> **WHAT TO PRODUCE**: Pull out every line below that contains the word "script".

> **STORED DATA**:
## begin
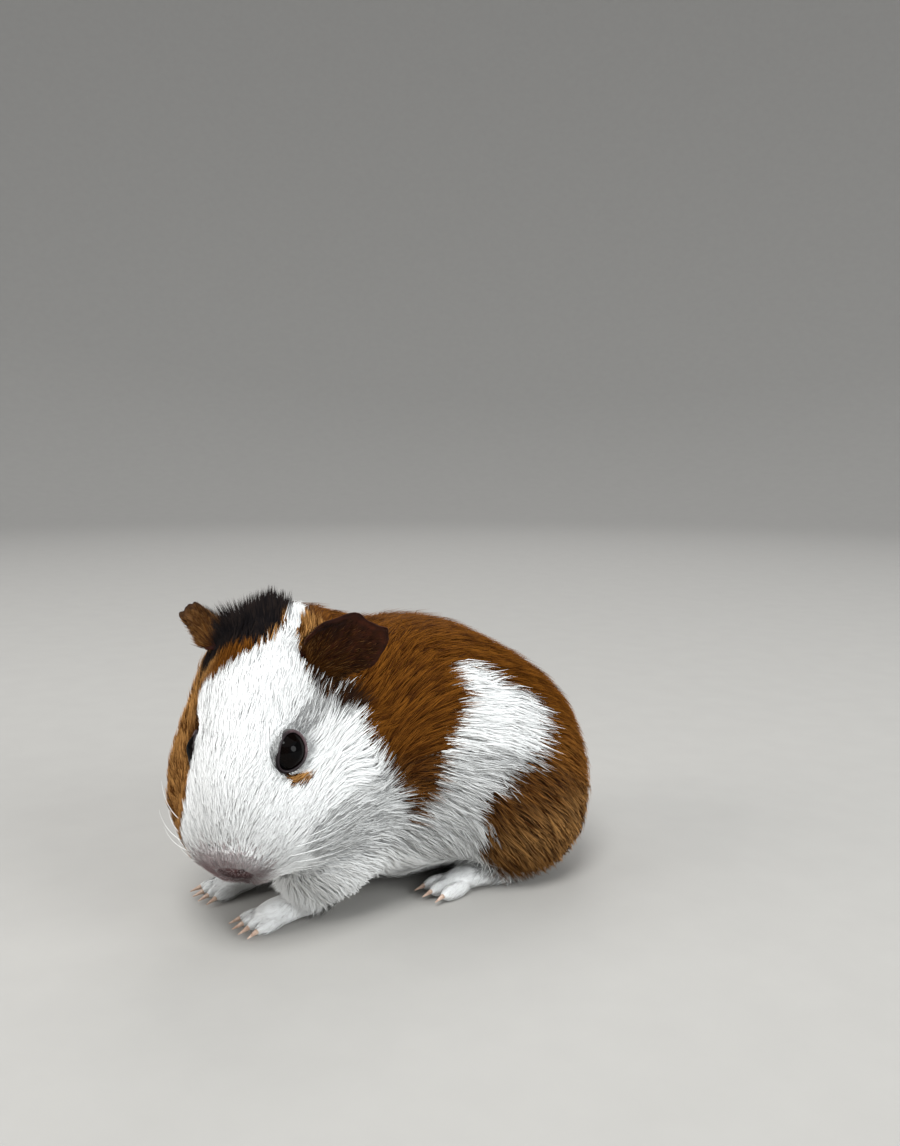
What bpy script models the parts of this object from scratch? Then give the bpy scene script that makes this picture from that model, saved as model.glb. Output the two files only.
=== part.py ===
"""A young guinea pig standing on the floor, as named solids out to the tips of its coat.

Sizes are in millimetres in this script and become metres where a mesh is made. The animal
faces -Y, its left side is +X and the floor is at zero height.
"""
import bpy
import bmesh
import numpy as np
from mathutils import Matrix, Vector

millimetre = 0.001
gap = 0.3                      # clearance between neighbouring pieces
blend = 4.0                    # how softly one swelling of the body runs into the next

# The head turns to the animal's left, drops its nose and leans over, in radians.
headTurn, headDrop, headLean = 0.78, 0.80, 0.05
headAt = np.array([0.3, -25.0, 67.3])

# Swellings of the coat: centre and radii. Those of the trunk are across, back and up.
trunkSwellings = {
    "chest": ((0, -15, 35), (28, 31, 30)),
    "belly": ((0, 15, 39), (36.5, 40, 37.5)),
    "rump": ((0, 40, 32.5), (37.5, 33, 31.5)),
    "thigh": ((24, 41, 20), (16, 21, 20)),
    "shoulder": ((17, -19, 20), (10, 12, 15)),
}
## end
> **EXERCISE RESPONSE**:
What bpy script models the parts of this object from scratch? Then give the bpy scene script that makes this picture from that model, saved as model.glb. Output the two files only.
Sizes are in millimetres in this script and become metres where a mesh is made. The animal